Material:
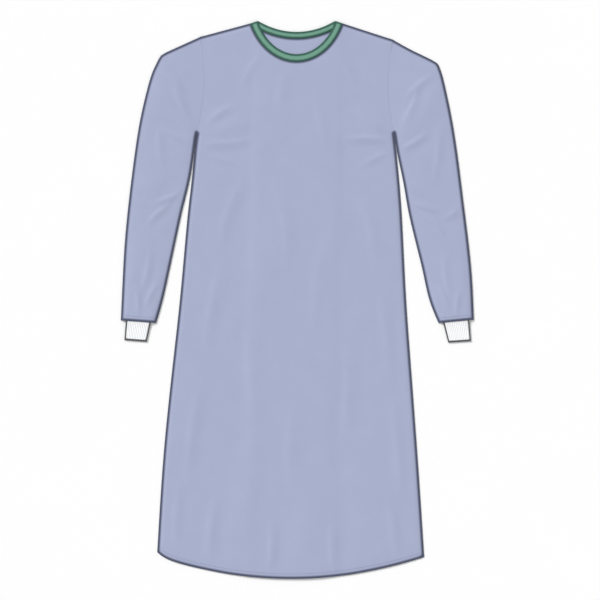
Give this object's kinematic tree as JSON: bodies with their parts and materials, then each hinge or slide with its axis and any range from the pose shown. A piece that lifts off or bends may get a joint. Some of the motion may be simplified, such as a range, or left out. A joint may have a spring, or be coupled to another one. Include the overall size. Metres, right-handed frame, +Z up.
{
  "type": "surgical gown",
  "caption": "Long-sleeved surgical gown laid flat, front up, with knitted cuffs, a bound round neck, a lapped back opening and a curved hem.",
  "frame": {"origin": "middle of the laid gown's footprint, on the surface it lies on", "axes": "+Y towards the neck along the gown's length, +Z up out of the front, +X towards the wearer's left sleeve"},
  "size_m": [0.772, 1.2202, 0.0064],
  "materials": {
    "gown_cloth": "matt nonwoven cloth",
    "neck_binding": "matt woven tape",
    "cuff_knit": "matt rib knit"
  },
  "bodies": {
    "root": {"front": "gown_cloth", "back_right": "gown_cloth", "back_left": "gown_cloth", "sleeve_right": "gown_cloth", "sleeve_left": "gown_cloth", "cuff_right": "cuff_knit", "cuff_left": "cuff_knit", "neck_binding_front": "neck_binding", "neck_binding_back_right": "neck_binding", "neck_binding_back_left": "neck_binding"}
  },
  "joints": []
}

Exercise objective: Once more, set down the full listing, verbatim.

Worked answer:
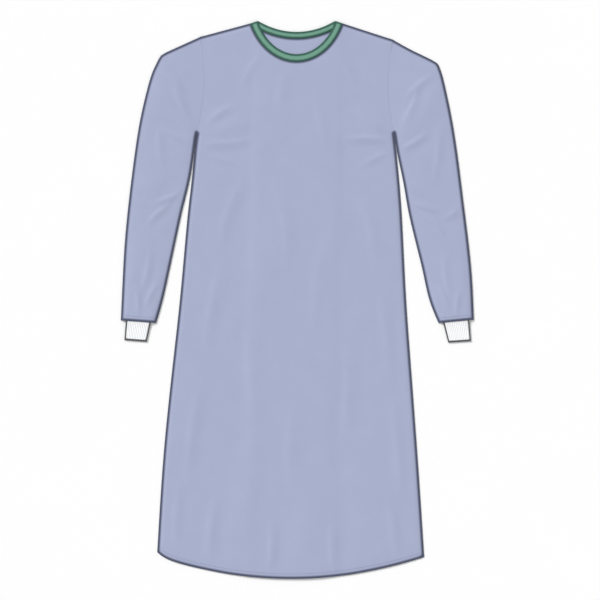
Give this object's kinematic tree as JSON: bodies with their parts and materials, then each hinge or slide with its axis and any range from the pose shown. A piece that lifts off or bends may get a joint. Some of the motion may be simplified, such as a range, or left out. A joint may have a spring, or be coupled to another one. Include the overall size. Metres, right-handed frame, +Z up.
{
  "type": "surgical gown",
  "caption": "Long-sleeved surgical gown laid flat, front up, with knitted cuffs, a bound round neck, a lapped back opening and a curved hem.",
  "frame": {"origin": "middle of the laid gown's footprint, on the surface it lies on", "axes": "+Y towards the neck along the gown's length, +Z up out of the front, +X towards the wearer's left sleeve"},
  "size_m": [0.772, 1.2202, 0.0064],
  "materials": {
    "gown_cloth": "matt nonwoven cloth",
    "neck_binding": "matt woven tape",
    "cuff_knit": "matt rib knit"
  },
  "bodies": {
    "root": {"front": "gown_cloth", "back_right": "gown_cloth", "back_left": "gown_cloth", "sleeve_right": "gown_cloth", "sleeve_left": "gown_cloth", "cuff_right": "cuff_knit", "cuff_left": "cuff_knit", "neck_binding_front": "neck_binding", "neck_binding_back_right": "neck_binding", "neck_binding_back_left": "neck_binding"}
  },
  "joints": []
}